• **SET TASK**
Go through the entries below and pick out every line with "rigid".

• **RECORDS SHOWN**

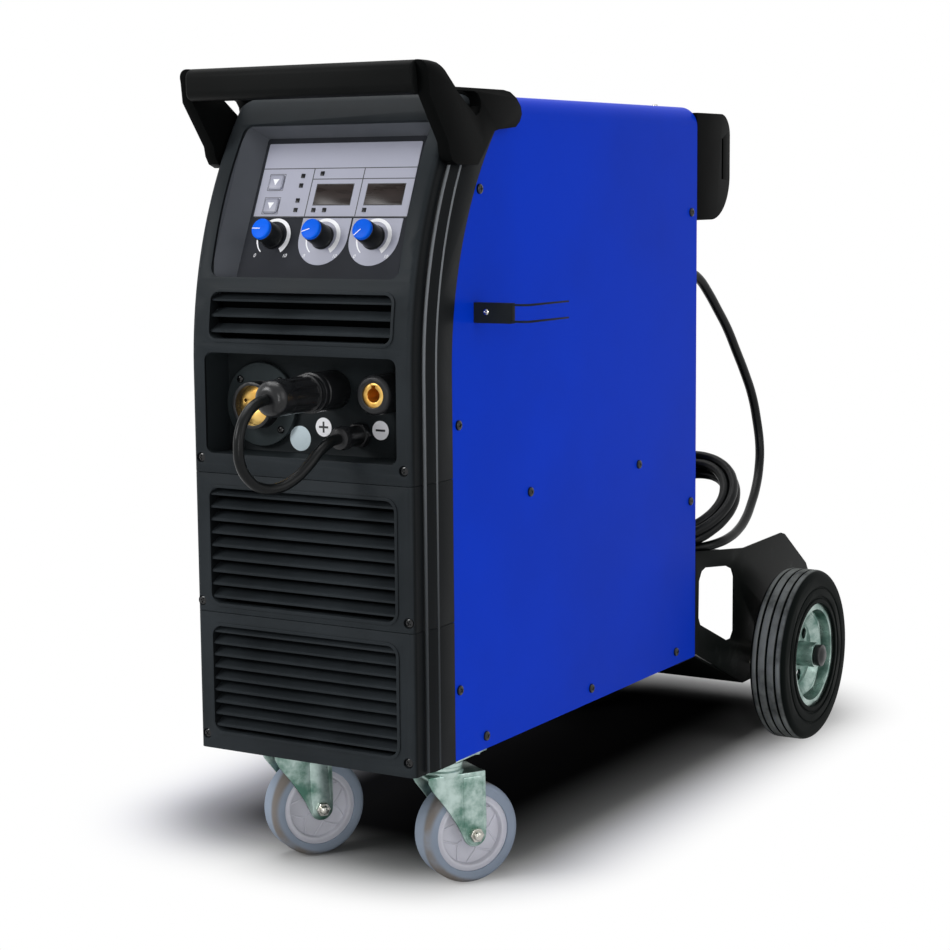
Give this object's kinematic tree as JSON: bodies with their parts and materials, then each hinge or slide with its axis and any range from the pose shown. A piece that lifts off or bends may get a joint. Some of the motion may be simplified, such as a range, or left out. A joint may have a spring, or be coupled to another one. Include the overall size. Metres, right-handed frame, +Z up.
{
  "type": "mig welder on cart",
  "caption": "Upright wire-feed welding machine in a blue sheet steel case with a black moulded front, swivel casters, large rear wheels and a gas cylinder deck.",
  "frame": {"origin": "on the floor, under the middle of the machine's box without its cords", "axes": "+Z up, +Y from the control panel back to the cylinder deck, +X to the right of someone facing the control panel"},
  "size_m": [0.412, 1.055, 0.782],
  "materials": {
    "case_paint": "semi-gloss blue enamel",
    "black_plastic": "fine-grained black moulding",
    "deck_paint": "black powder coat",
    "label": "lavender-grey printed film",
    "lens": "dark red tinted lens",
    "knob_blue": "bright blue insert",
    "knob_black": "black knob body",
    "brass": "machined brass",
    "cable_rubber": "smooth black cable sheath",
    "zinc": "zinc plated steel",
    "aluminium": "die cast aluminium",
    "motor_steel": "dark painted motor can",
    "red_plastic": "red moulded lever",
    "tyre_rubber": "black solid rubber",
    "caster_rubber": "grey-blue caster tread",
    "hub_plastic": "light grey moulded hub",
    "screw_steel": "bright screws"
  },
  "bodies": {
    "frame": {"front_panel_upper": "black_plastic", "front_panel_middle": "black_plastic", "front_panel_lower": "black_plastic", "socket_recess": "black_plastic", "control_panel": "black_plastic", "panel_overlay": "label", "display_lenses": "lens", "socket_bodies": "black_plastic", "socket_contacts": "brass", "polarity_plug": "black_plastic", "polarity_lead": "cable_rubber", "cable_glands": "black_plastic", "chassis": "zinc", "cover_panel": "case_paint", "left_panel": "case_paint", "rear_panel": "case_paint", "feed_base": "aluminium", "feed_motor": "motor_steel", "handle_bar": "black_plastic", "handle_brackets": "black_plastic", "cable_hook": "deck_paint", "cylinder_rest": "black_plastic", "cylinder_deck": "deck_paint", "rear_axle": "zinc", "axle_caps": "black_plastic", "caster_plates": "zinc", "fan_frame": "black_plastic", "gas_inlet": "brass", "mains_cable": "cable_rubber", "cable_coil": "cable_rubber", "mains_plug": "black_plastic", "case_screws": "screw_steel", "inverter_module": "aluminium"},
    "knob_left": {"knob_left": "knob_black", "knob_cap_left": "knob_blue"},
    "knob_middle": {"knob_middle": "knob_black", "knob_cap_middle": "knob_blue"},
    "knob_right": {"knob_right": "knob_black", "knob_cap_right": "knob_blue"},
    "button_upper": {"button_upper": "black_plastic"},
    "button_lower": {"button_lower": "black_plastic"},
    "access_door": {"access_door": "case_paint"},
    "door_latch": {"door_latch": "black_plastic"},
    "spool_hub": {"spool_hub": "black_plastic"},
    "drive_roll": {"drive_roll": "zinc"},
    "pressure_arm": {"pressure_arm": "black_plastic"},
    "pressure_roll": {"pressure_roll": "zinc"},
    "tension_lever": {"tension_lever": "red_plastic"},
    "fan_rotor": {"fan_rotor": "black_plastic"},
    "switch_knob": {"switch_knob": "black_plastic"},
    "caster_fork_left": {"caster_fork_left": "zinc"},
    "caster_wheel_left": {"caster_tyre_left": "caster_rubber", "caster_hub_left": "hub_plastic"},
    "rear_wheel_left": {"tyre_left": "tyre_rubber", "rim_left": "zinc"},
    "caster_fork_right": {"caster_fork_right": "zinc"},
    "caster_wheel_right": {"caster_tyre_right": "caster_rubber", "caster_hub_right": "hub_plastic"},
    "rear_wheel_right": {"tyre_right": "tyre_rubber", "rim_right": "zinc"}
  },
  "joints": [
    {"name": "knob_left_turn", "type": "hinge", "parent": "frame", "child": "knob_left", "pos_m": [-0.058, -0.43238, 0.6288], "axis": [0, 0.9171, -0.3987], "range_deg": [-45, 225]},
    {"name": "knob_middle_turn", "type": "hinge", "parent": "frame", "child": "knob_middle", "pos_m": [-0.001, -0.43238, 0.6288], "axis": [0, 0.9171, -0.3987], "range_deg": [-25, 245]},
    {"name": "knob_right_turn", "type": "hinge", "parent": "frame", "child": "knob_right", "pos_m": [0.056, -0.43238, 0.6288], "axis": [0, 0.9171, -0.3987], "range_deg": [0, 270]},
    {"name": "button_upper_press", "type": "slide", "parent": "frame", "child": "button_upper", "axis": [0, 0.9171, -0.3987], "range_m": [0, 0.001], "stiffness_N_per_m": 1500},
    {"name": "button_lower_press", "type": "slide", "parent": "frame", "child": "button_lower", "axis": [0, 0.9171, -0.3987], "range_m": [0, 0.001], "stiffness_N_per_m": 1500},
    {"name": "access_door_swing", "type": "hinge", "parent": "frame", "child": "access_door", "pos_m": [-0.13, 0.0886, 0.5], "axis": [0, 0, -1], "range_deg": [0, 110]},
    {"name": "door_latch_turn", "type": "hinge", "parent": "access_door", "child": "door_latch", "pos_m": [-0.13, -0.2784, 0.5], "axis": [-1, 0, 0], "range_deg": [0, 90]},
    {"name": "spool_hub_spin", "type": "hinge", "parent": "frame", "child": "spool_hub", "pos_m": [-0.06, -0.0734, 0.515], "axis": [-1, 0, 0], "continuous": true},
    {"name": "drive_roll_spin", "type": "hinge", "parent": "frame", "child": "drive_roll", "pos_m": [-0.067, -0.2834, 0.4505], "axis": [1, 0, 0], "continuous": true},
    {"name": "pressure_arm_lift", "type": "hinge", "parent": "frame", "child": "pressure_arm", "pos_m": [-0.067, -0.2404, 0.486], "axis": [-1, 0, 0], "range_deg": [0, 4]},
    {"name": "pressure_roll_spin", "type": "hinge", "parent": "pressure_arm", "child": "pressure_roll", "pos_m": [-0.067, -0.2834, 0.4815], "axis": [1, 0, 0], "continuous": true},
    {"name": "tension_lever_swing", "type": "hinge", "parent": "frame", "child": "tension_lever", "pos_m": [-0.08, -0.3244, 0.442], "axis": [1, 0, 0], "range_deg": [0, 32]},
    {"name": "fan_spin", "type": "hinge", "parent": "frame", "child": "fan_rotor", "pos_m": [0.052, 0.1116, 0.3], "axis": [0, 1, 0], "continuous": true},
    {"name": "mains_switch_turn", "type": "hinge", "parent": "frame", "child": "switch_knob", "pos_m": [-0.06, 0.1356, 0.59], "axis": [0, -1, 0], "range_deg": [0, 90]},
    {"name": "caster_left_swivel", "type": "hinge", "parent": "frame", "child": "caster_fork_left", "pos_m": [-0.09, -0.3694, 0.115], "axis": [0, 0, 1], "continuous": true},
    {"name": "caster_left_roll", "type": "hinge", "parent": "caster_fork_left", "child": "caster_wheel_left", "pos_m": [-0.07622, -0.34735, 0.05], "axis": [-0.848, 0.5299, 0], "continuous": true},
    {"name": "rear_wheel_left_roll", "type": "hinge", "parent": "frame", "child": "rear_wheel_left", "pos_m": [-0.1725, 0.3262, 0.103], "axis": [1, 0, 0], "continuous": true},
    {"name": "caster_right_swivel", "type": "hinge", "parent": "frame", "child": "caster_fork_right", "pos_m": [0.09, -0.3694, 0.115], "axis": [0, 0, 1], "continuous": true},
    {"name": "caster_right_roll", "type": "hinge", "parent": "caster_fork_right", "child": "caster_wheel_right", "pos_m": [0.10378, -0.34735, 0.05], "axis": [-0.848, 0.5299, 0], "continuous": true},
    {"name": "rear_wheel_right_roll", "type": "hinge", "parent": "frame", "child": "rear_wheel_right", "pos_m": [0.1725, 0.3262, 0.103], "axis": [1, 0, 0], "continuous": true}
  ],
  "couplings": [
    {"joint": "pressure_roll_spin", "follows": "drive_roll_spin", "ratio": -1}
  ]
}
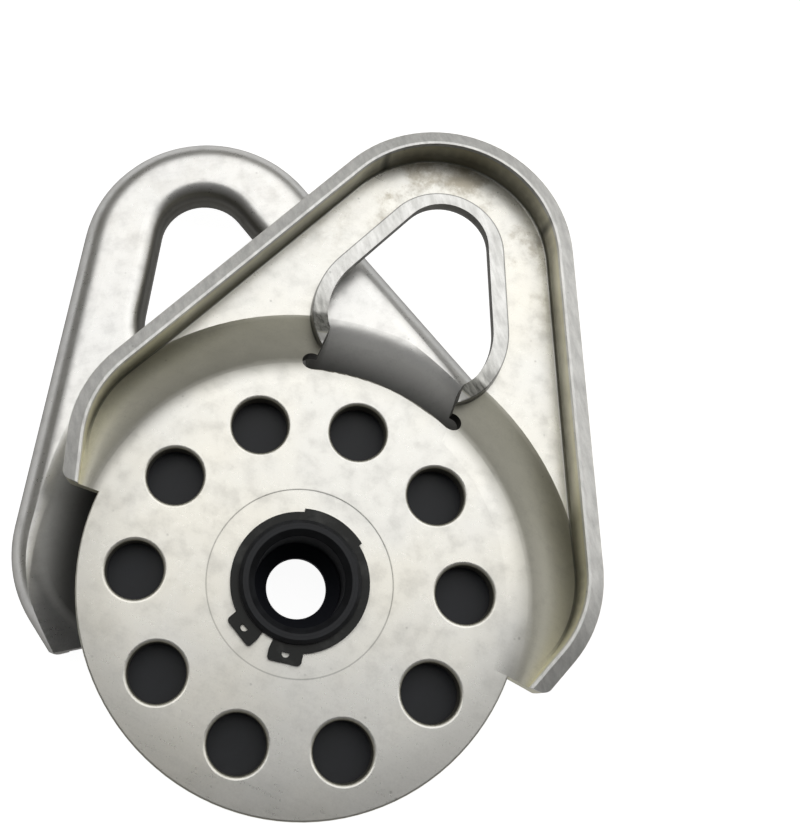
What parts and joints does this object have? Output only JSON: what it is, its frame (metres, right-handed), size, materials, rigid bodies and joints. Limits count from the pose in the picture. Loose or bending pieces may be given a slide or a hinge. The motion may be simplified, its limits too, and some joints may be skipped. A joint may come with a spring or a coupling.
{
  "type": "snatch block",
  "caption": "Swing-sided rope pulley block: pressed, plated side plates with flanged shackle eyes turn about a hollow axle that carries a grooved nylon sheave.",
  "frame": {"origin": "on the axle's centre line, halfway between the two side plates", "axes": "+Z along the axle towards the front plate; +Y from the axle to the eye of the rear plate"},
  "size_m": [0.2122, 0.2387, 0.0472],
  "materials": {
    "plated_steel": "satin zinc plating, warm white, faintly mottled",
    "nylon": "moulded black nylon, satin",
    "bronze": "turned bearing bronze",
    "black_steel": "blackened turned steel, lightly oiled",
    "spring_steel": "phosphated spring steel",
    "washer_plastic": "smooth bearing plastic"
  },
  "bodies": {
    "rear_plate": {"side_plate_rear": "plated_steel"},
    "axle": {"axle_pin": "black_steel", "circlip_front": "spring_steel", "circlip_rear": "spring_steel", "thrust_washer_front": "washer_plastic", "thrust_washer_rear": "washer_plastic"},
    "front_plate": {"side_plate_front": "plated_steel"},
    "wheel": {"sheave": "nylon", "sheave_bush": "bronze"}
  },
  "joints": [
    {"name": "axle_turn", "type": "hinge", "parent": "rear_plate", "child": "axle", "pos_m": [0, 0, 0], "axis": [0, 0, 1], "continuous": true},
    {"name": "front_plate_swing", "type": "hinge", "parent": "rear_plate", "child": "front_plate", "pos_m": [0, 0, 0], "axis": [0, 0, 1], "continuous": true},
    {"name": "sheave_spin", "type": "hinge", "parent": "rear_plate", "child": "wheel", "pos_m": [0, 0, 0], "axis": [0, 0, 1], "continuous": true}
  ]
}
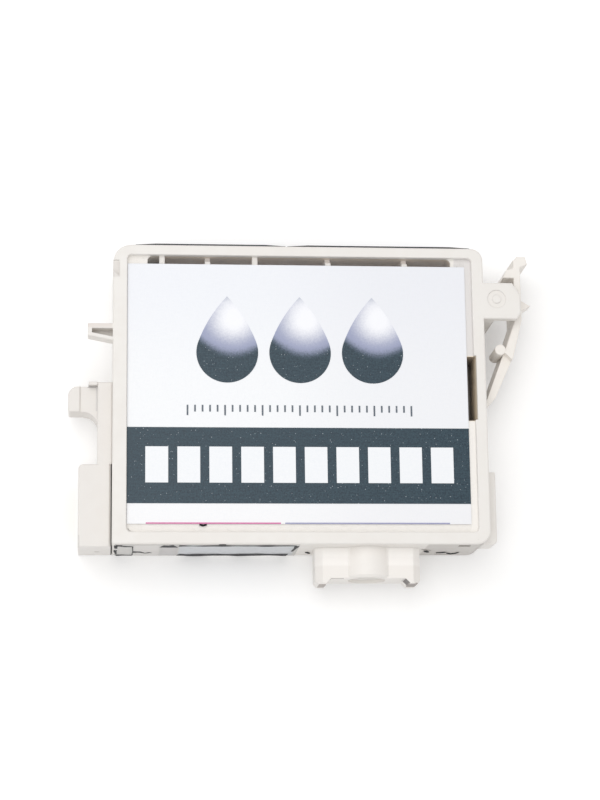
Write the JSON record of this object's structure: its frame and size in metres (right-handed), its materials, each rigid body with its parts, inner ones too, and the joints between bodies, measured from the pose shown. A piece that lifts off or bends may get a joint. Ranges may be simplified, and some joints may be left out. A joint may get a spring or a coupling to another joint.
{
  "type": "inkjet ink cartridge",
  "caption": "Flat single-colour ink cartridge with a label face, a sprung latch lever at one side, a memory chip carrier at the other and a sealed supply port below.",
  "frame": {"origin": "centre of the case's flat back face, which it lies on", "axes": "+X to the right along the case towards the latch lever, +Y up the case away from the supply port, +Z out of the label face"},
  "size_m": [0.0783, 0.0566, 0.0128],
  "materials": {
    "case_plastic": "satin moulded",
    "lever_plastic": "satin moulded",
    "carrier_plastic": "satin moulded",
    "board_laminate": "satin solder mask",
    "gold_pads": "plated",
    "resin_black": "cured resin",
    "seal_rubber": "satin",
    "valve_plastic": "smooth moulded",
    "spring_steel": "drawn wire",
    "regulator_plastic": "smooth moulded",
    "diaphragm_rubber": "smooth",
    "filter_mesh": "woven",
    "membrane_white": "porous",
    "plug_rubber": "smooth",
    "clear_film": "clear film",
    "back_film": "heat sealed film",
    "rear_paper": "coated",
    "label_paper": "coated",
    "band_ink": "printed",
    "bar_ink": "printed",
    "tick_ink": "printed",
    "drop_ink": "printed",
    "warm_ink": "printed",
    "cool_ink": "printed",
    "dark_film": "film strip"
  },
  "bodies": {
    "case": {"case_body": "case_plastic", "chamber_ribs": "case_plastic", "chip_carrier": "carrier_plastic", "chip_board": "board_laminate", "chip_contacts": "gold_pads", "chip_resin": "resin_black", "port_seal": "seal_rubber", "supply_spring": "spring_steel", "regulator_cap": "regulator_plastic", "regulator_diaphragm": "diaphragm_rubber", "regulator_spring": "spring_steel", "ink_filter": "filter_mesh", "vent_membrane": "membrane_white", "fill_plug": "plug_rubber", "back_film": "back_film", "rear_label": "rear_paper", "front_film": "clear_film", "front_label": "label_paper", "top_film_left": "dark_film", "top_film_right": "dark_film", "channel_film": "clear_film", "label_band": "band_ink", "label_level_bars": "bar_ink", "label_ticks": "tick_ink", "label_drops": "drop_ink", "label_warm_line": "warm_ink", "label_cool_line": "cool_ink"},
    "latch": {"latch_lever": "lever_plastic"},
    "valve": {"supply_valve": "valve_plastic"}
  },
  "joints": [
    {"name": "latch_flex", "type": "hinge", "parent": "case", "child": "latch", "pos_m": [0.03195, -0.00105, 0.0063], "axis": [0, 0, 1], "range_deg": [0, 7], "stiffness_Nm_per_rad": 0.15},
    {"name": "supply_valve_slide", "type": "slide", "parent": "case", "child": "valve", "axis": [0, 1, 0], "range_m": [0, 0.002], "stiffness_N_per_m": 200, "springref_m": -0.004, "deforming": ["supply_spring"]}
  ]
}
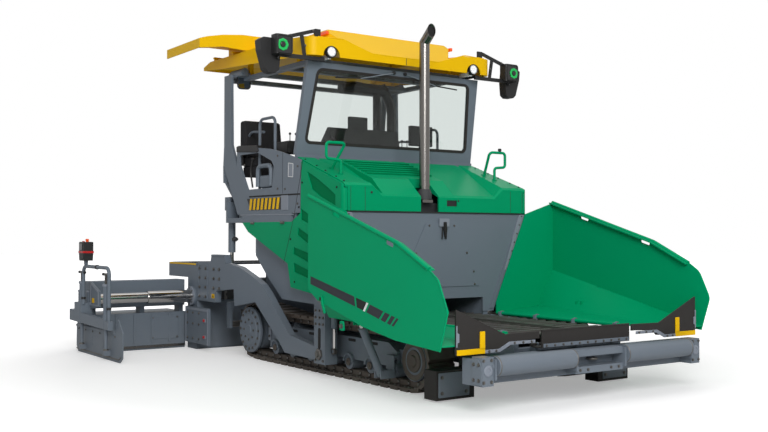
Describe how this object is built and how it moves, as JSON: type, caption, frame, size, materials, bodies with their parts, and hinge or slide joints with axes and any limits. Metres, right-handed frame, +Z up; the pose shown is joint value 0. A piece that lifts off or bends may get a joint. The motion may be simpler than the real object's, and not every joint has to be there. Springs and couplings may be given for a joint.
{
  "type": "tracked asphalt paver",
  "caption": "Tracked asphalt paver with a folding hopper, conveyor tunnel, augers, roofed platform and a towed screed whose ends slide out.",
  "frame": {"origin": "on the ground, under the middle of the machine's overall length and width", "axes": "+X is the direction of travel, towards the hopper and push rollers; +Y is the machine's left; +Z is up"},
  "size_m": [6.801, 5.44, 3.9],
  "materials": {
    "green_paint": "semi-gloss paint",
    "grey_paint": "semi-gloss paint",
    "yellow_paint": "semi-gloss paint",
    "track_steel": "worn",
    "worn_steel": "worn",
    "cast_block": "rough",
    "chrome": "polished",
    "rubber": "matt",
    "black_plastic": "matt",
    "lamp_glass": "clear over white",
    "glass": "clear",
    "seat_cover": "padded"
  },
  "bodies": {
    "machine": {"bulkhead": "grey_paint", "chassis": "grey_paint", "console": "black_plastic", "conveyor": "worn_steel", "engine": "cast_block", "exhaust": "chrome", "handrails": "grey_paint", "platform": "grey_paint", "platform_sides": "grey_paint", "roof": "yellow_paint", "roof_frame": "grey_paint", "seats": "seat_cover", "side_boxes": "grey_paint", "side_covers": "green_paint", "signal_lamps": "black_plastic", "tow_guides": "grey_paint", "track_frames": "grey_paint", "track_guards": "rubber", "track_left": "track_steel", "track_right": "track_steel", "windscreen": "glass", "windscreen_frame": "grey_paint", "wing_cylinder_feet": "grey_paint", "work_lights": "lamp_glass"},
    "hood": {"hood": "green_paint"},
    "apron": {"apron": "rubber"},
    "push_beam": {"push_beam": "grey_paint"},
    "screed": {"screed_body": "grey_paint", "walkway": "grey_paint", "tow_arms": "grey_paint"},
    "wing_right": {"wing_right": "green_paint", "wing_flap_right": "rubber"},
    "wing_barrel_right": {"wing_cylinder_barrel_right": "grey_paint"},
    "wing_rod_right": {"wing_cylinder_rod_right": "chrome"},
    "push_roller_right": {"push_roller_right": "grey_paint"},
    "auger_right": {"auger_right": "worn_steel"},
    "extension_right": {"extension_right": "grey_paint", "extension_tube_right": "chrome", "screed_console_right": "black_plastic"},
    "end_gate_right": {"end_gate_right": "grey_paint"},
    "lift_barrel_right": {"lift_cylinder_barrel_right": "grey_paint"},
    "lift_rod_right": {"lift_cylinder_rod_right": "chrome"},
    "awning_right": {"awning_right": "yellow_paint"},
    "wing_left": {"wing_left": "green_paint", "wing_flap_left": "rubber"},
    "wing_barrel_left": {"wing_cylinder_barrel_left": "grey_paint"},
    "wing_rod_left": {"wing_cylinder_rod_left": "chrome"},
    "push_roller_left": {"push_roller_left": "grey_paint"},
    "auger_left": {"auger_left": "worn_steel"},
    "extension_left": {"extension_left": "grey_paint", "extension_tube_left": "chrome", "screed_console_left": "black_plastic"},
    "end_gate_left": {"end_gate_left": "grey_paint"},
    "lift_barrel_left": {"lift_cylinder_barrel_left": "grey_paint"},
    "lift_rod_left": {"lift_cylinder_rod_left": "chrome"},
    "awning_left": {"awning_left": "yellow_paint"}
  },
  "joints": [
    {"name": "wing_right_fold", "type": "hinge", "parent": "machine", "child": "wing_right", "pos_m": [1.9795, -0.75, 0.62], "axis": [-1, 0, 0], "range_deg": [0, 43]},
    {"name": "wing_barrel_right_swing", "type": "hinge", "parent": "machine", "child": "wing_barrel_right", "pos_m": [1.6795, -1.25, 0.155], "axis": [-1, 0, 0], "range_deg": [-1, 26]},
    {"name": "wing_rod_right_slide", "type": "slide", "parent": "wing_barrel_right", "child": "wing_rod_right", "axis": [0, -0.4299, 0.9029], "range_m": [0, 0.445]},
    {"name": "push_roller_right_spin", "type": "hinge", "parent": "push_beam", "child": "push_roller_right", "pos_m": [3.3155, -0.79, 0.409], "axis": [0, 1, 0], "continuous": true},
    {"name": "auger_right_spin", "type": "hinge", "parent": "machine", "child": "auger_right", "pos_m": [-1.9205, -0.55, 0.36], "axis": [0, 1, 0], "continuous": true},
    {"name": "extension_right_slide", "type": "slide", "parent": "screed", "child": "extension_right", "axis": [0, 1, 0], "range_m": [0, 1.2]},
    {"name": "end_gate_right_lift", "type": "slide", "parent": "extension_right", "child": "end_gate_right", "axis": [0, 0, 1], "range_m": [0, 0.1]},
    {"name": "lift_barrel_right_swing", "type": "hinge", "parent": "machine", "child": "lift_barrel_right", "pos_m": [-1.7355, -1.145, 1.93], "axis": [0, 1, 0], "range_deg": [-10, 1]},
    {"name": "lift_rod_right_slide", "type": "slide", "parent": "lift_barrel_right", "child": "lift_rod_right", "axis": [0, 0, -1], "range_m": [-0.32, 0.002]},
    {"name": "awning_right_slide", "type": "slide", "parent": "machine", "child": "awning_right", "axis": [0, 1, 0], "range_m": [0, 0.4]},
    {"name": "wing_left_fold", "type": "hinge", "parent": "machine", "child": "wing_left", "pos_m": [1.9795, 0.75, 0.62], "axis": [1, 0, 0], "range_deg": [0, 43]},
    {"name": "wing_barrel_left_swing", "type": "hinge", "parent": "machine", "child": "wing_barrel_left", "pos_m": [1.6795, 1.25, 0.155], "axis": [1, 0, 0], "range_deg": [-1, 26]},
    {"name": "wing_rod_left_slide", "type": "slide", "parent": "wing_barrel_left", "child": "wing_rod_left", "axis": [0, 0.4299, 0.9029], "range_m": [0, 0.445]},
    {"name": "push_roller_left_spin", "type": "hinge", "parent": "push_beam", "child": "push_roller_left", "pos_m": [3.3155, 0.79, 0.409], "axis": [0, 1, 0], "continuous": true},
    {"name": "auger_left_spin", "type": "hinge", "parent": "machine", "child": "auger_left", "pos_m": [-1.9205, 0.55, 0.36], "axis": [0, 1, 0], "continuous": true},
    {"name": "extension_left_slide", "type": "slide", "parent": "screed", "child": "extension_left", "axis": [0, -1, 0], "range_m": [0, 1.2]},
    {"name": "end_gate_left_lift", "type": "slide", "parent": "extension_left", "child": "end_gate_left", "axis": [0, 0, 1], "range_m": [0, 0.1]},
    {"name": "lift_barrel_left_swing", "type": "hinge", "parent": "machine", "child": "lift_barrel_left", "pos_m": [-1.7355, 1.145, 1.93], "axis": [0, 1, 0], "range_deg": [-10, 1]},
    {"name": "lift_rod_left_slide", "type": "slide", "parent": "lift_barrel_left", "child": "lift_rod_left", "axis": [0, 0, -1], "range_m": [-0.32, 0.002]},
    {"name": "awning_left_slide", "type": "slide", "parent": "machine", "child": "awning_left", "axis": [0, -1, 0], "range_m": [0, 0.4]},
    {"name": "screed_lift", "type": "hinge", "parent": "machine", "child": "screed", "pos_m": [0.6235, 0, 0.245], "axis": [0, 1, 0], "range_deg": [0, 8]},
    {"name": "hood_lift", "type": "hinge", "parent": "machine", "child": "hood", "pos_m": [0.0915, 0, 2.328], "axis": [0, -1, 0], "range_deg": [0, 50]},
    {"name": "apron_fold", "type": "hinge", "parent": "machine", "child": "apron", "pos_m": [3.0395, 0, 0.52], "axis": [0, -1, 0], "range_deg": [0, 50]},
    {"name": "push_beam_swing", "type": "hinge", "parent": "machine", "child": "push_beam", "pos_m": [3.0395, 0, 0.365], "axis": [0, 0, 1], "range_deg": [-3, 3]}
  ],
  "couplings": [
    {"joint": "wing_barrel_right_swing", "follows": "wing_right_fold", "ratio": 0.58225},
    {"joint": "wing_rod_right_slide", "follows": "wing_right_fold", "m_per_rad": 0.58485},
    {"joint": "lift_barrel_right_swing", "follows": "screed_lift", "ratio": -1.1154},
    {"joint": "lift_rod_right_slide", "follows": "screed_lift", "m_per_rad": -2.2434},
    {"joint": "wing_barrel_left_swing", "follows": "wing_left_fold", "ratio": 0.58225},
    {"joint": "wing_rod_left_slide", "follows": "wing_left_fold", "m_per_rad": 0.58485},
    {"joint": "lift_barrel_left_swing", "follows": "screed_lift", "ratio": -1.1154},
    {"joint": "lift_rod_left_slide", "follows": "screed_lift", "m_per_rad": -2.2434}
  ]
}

• **EXERCISE RESPONSE**
What parts and joints does this object have? Output only JSON: what it is, its frame (metres, right-handed), size, materials, rigid bodies and joints. Limits count from the pose in the picture. Loose or bending pieces may be given a slide or a hinge. The motion may be simplified, its limits too, and some joints may be skipped. A joint may come with a spring or a coupling.
Write the JSON record of this object's structure: its frame and size in metres (right-handed), its materials, each rigid body with its parts, inner ones too, and the joints between bodies, measured from the pose shown. A piece that lifts off or bends may get a joint. Ranges may be simplified, and some joints may be left out. A joint may get a spring or a coupling to another joint.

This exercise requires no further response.